### WORK TO BE COMPLETED
In the listing that follows, the range to quote begins at the line that has "for leftover in" and ends after the line that has "points = [vertex.co"; quote it verbatim and add nothing.

### RECORDED INFORMATION
----------

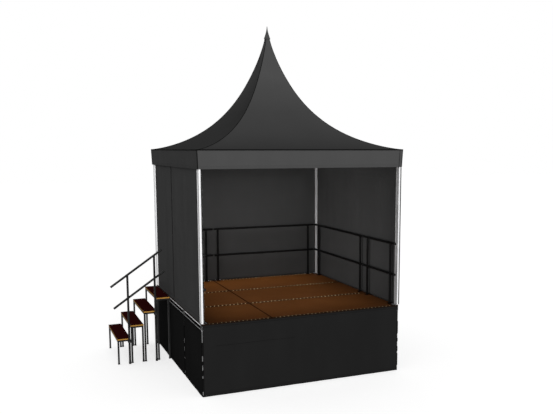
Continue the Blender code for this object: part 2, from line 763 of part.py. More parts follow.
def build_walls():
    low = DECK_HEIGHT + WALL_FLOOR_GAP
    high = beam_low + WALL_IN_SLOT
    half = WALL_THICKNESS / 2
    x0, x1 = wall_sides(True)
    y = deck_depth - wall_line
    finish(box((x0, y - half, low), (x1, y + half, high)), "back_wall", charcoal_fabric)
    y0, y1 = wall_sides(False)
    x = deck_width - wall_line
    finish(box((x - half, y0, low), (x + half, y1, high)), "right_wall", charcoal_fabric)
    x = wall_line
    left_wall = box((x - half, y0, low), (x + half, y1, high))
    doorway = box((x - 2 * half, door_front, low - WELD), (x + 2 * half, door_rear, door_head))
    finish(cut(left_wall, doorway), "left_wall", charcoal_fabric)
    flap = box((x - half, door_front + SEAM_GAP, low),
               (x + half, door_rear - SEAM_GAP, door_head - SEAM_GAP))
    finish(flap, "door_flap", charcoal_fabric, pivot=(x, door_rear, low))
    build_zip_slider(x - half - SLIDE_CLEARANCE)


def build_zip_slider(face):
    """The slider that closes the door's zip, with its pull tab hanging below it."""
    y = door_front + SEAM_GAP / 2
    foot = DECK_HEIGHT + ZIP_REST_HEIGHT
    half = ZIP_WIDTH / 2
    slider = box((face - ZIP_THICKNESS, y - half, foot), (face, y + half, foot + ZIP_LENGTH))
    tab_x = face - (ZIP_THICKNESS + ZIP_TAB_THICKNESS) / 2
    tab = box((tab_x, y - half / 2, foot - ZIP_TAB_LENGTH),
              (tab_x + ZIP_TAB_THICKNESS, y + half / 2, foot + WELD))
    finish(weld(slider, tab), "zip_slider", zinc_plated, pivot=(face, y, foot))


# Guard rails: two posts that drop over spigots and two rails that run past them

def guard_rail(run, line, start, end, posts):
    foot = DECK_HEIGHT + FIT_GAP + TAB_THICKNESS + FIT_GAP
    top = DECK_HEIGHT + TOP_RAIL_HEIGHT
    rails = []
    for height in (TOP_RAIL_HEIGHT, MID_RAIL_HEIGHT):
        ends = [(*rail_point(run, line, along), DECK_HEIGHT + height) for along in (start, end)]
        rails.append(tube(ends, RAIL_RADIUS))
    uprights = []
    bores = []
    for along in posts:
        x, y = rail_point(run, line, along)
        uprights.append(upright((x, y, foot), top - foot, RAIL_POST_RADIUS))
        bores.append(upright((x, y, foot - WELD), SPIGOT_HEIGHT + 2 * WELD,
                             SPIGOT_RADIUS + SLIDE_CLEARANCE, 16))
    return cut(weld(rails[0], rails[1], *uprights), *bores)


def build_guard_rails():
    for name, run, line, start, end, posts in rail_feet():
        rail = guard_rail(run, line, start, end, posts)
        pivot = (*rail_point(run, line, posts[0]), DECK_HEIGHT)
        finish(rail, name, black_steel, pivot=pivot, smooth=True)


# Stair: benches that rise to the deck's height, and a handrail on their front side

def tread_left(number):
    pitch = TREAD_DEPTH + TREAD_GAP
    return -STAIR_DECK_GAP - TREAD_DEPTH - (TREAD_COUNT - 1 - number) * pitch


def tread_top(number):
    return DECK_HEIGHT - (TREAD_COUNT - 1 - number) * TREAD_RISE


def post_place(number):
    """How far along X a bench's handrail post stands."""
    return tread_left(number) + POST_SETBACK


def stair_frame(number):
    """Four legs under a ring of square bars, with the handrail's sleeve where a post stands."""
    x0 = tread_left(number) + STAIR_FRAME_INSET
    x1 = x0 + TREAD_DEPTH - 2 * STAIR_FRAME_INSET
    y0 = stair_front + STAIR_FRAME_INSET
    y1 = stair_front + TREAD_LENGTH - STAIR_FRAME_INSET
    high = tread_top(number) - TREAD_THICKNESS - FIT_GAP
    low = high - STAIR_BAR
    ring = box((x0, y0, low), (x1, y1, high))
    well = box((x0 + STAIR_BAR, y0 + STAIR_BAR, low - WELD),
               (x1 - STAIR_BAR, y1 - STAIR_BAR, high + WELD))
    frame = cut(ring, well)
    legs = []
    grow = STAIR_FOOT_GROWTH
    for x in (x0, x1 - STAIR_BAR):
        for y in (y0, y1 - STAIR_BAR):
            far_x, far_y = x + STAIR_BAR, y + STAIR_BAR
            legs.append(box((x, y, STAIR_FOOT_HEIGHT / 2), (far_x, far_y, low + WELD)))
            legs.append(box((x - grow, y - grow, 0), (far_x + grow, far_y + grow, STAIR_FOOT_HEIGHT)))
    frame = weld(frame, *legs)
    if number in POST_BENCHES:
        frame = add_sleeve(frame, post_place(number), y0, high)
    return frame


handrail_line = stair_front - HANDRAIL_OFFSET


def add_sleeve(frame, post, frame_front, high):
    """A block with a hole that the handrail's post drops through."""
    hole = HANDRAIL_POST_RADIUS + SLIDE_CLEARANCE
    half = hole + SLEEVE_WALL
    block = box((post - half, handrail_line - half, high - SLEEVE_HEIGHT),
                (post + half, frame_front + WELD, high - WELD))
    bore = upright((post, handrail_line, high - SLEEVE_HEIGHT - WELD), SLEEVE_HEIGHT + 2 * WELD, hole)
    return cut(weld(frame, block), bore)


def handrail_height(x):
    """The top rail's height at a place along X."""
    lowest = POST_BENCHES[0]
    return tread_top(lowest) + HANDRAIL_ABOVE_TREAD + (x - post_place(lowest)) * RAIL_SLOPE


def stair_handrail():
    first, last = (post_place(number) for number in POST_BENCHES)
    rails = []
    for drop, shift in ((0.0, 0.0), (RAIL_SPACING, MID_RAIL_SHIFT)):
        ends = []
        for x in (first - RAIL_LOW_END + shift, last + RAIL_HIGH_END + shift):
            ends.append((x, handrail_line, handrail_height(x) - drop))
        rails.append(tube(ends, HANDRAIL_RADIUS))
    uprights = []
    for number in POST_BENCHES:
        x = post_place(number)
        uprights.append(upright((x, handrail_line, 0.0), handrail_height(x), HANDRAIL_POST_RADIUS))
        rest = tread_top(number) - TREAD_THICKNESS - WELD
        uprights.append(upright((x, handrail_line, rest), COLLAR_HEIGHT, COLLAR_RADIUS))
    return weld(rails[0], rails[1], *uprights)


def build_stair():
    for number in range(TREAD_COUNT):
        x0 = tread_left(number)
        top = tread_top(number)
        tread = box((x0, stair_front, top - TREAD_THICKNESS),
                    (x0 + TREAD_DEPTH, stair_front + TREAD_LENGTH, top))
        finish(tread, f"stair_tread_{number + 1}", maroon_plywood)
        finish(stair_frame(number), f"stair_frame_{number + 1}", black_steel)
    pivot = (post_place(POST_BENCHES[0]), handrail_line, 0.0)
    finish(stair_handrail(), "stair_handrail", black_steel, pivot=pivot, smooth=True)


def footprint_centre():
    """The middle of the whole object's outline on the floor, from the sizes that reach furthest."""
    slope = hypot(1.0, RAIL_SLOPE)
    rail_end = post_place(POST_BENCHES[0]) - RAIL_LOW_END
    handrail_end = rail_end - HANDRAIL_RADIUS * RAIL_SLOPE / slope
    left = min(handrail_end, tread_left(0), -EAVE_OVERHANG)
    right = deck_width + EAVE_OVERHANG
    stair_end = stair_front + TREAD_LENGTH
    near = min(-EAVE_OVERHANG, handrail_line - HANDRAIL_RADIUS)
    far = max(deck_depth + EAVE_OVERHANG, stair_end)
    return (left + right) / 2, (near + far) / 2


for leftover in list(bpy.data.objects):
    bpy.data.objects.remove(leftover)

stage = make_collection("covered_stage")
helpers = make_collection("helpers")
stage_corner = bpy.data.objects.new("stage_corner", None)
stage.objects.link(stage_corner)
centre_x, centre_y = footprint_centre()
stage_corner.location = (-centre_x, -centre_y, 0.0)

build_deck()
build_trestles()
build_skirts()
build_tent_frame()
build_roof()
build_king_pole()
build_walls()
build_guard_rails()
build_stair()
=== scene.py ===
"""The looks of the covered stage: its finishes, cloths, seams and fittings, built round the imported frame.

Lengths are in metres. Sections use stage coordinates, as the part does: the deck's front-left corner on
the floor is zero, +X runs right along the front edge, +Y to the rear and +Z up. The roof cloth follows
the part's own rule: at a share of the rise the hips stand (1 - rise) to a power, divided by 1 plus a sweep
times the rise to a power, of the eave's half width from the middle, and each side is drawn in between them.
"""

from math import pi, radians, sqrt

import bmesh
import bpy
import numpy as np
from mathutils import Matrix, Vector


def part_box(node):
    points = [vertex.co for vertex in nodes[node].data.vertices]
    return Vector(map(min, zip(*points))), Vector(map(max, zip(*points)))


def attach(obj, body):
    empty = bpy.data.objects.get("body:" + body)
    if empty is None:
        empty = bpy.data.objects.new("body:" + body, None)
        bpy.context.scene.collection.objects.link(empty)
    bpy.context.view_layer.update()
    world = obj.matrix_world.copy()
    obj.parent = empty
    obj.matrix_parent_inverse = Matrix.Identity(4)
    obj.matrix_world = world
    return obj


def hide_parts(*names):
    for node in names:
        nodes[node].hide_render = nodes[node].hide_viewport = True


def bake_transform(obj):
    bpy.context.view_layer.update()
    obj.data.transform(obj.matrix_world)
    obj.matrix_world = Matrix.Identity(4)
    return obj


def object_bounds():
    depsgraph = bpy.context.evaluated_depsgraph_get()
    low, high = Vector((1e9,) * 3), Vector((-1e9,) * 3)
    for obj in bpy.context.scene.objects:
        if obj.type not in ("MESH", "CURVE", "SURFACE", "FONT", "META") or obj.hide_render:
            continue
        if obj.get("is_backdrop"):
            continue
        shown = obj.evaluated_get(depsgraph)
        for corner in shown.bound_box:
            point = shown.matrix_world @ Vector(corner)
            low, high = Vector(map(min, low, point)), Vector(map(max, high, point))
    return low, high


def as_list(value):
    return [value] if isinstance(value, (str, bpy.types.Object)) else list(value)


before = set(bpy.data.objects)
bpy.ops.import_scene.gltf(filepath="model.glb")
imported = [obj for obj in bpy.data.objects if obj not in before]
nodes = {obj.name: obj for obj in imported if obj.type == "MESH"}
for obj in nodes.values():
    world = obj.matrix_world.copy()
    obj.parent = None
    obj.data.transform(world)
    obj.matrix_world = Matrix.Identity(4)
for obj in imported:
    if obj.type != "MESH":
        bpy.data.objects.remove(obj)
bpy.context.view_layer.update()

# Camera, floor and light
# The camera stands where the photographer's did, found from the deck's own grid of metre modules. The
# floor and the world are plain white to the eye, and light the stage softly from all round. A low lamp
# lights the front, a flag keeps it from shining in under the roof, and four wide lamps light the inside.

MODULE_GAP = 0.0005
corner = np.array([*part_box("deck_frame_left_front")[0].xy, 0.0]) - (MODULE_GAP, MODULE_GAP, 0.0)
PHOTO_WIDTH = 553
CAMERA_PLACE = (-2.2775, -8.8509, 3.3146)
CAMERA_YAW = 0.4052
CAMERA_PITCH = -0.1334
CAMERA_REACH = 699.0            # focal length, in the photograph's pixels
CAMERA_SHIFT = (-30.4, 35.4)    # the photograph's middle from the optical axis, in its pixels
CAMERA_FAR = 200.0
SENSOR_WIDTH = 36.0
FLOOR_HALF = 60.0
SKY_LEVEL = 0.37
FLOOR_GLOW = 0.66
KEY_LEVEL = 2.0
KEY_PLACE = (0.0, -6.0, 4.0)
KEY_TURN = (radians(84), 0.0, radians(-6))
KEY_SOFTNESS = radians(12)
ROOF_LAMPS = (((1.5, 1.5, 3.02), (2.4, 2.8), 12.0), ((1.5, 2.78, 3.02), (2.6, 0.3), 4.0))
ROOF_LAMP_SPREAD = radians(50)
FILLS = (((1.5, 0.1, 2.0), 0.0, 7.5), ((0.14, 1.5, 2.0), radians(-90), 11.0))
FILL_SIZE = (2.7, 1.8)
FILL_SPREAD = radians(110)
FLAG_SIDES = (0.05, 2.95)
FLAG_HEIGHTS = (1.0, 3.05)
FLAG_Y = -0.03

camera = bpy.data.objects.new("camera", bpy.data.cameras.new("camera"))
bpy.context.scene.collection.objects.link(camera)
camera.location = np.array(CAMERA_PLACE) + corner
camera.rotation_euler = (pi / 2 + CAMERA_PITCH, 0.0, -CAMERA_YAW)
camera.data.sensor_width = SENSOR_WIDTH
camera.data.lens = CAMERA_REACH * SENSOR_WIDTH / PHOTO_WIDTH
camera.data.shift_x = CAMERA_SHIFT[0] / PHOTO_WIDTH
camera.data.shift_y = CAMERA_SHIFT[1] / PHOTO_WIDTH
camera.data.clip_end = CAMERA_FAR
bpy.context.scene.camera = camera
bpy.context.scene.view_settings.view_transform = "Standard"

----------

### FULL OUTPUT
for leftover in list(bpy.data.objects):
    bpy.data.objects.remove(leftover)

stage = make_collection("covered_stage")
helpers = make_collection("helpers")
stage_corner = bpy.data.objects.new("stage_corner", None)
stage.objects.link(stage_corner)
centre_x, centre_y = footprint_centre()
stage_corner.location = (-centre_x, -centre_y, 0.0)

build_deck()
build_trestles()
build_skirts()
build_tent_frame()
build_roof()
build_king_pole()
build_walls()
build_guard_rails()
build_stair()
=== scene.py ===
"""The looks of the covered stage: its finishes, cloths, seams and fittings, built round the imported frame.

Lengths are in metres. Sections use stage coordinates, as the part does: the deck's front-left corner on
the floor is zero, +X runs right along the front edge, +Y to the rear and +Z up. The roof cloth follows
the part's own rule: at a share of the rise the hips stand (1 - rise) to a power, divided by 1 plus a sweep
times the rise to a power, of the eave's half width from the middle, and each side is drawn in between them.
"""

from math import pi, radians, sqrt

import bmesh
import bpy
import numpy as np
from mathutils import Matrix, Vector


def part_box(node):
    points = [vertex.co for vertex in nodes[node].data.vertices]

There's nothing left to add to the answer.